Multiple Response Data Formats
Each category of the multiple response question is represented as a separate variable. Typically a 1 is used when an item has been selected and a 0 otherwise.
Each variable can contain multiple categories, one for each of the options in the questionnaire. For example, if the question has 20 brands, but nobody selected more than five brands, it is possible to store the data as five variables, with the first containing one of the responses, the second another, and so on. There is no widely used term for this way of storing multiple response data; it is sometimes referred to as max-multi data.
Pros and cons of the different formats
The binary format is the standard and, in most situations, the preferable format. This is because it:
- Makes data analysis easier (as it is easier to compute new variables).

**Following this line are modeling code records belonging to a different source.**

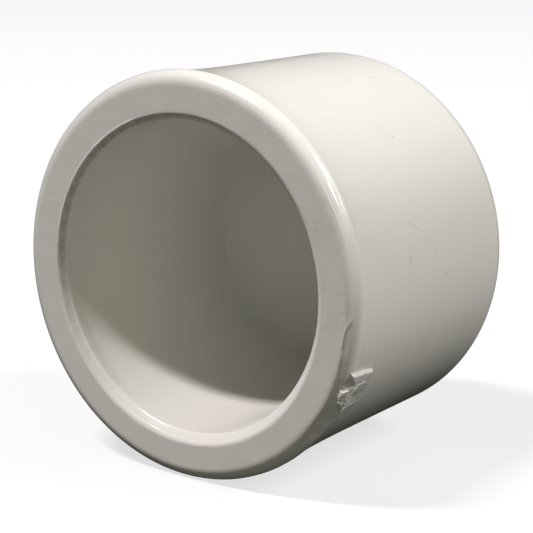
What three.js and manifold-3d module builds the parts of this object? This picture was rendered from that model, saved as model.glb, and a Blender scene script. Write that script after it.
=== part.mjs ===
// Half-inch (DN 15) slip cap in white PVC-U: a round cup that is cemented over the end of a pipe.
// The real cap is one injection moulding, so the group holds one mesh.
//
// Millimetres, +Z up. The cap lies on its side: +Y runs along its axis, from the open mouth to the
// closed end. The origin is the centre of the socket's floor, where the pipe stops.

import * as THREE from 'three';
import { mergeVertices } from 'three/addons/utils/BufferGeometryUtils.js';
import Module from 'manifold-3d';

// Socket. Its taper is that of a solvent-weld socket for 21.34 mm (half-inch) pipe.
const SOCKET_DEPTH = 18.3;
const SOCKET_MOUTH_RADIUS = 10.77;
const SOCKET_FLOOR_RADIUS = 10.62;
const FLOOR_CORNER_RADIUS = 0.15;
const LEAD_IN_RADIUS = 11.2;
const LEAD_IN_DEPTH = 0.55;

// Outside. The wall has a little draft and swells towards the lip.
const END_WALL = 2.1;
const WALL_RADIUS = 13.7;
const DRAFT_PER_MM = 0.01;
const LIP_SWELL = 0.55;
const LIP_SWELL_LENGTH = 2.4;
const LIP_EDGE_RADIUS = 1.0;
const END_EDGE_RADIUS = 1.5;

// Edge gate: the stub that is left after the sprue was cut off, on the wall just behind the lip.
const GATE_ANGLE = -26;
const GATE_WIDTH = 3.5;
const GATE_FROM_MOUTH = 0.6;
const GATE_LENGTH = 3.1;
const GATE_PROUD = 0.25;
const GATE_CUT_TILT = 7;

// Flats that the trimming knife left on the lip's rounded edge, above the gate and below it. Tilt is
// how far each one leans back from the rim face.
const KNIFE_FLATS = [
  { angle: -12, tilt: 31, depth: 0.05 },
  { angle: -36, tilt: 50, depth: 0.17 },
];

// Fineness of the faceting.
const TURN_STEPS = 96;
const LIP_STEPS = 5;
const WALL_STEPS = 7;
const END_STEPS = 5;
const CORNER_STEPS = 3;

const MOUTH_Y = -SOCKET_DEPTH;
const DEGREE = Math.PI / 180;

const { Manifold, Mesh: ManifoldMesh } = await loadManifold();

async function loadManifold() {
  const wasm = await Module();
  wasm.setup();
  return wasm;
}

// Outer wall's radius at a distance behind the mouth.
function wallRadius(behindMouth) {
  const swell = LIP_SWELL * Math.exp(-behindMouth / LIP_SWELL_LENGTH);
  return WALL_RADIUS - DRAFT_PER_MM * behindMouth + swell;
}

// Points of a round edge, from one angle to another about its centre.
function arc(centreRadius, centreY, radius, fromAngle, toAngle, steps) {
  return Array.from({ length: steps + 1 }, (_, i) => {
    const angle = THREE.MathUtils.lerp(fromAngle, toAngle, i / steps) * DEGREE;
    return new THREE.Vector2(
      centreRadius + radius * Math.cos(angle),
      centreY + radius * Math.sin(angle)
    );
  });
}

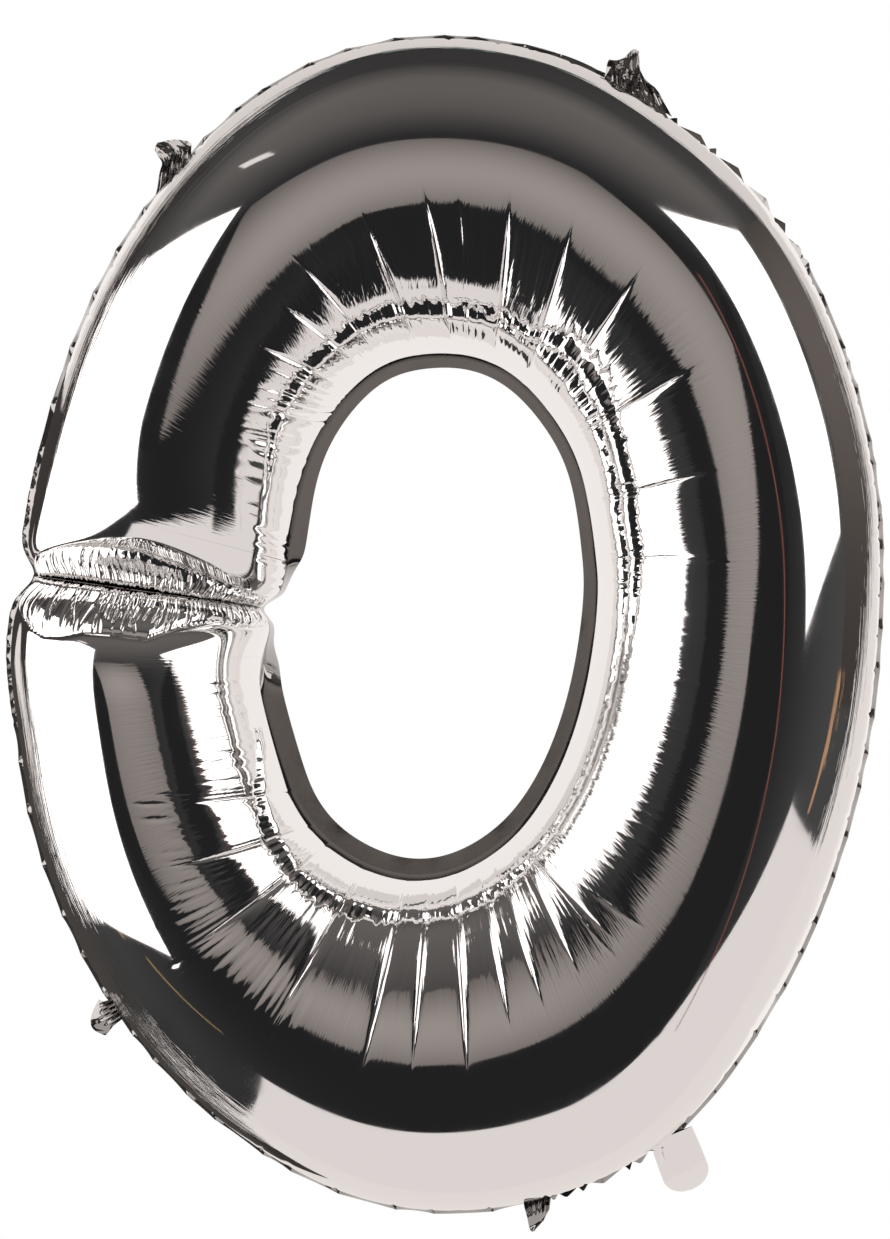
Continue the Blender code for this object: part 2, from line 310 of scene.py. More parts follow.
# %% Ribs of the letter
# Millimetres, counterclockwise from the right-hand side.
RIBS = (
    ((100.3, 17.1), (320.6, 17.1)),
    ((99.2, 53.4), (315.5, 113.0)),
    ((92.3, 98.5), (287.9, 213.4)),
    ((77.0, 135.5), (234.8, 307.9)),
    ((50.2, 167.6), (161.4, 373.3)),
    ((19.6, 183.6), (85.1, 414.8)),
    ((-10.9, 185.4), (0.0, 429.3)),
    ((-40.0, 177.8), (-82.2, 416.2)),
    ((-65.4, 156.7), (-159.2, 370.4)),
    ((-85.1, 126.1), (-223.2, 299.2)),
    ((-95.5, 92.1), (-269.7, 213.4)),
    ((-101.8, 52.9), (-299.5, 115.2)),
    ((-111.7, 8.4), (-313.1, 36.7)),
    ((-120.1, -24.9), (-320.3, -22.0)),
    ((-115.9, -57.8), (-314.3, -81.1)),
    ((-105.4, -94.9), (-301.7, -151.6)),
    ((-92.8, -126.9), (-268.2, -237.4)),
    ((-70.5, -152.0), (-207.2, -325.3)),
    ((-40.0, -167.6), (-117.0, -397.3)),
    ((-10.9, -170.5), (-22.8, -429.3)),
    ((16.7, -161.8), (72.7, -421.8)),
    ((43.6, -142.1), (160.0, -380.6)),
    ((64.7, -113.8), (226.8, -302.8)),
    ((80.7, -78.9), (275.5, -209.8)),
    ((93.3, -33.6), (309.1, -95.9)),
)
WELD_RIB = 12
FINE_STEPS = 4000


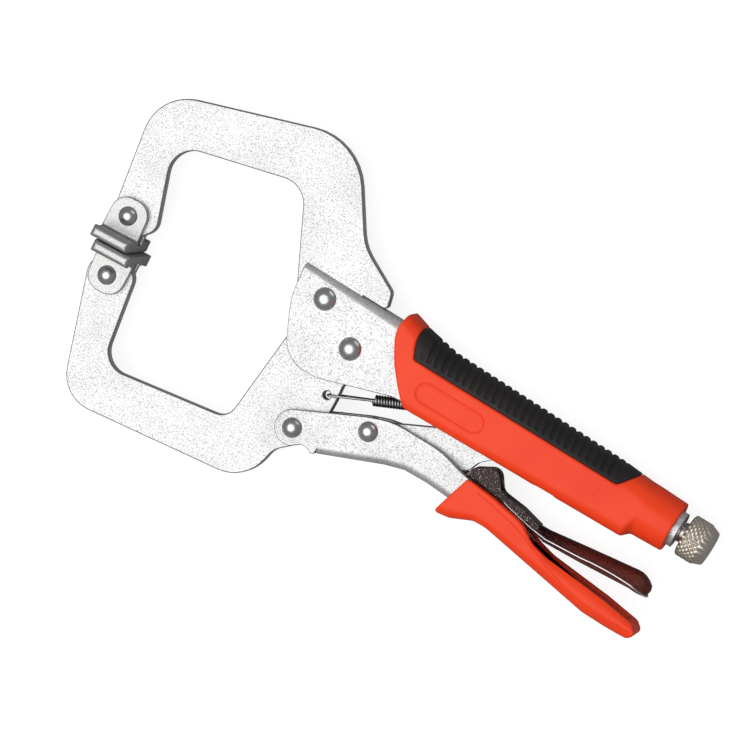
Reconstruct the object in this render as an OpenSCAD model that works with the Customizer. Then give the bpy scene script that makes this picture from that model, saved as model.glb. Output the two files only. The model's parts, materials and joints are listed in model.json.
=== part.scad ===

- Makes it possible to have missing values. For example, in a tracking study if a brand is in the questionnaire in some waves but not other waves then this can be reflected using a missing value in waves when it is not available. By contrast, where max-multi coding is used it is impossible to determine from the data whether an option was not selected, or, was not available.
The max-multi format's advantages are:
- It uses up less memory on the computer (i.e., because it takes less variables). In the 1970s this meant that the max-multi was the standard format. Now, however, it tends to only be used sensibly in situations where there are questions with extremely large code frames (e.g., a list of 6,000 brands of car).
- It is easier to create if manually entering data (i.e., it is much easier for a data entry person to type 2, 5 to indicate that the second and fifth categories were selected than it is for them to enter lots of 1s and 0s).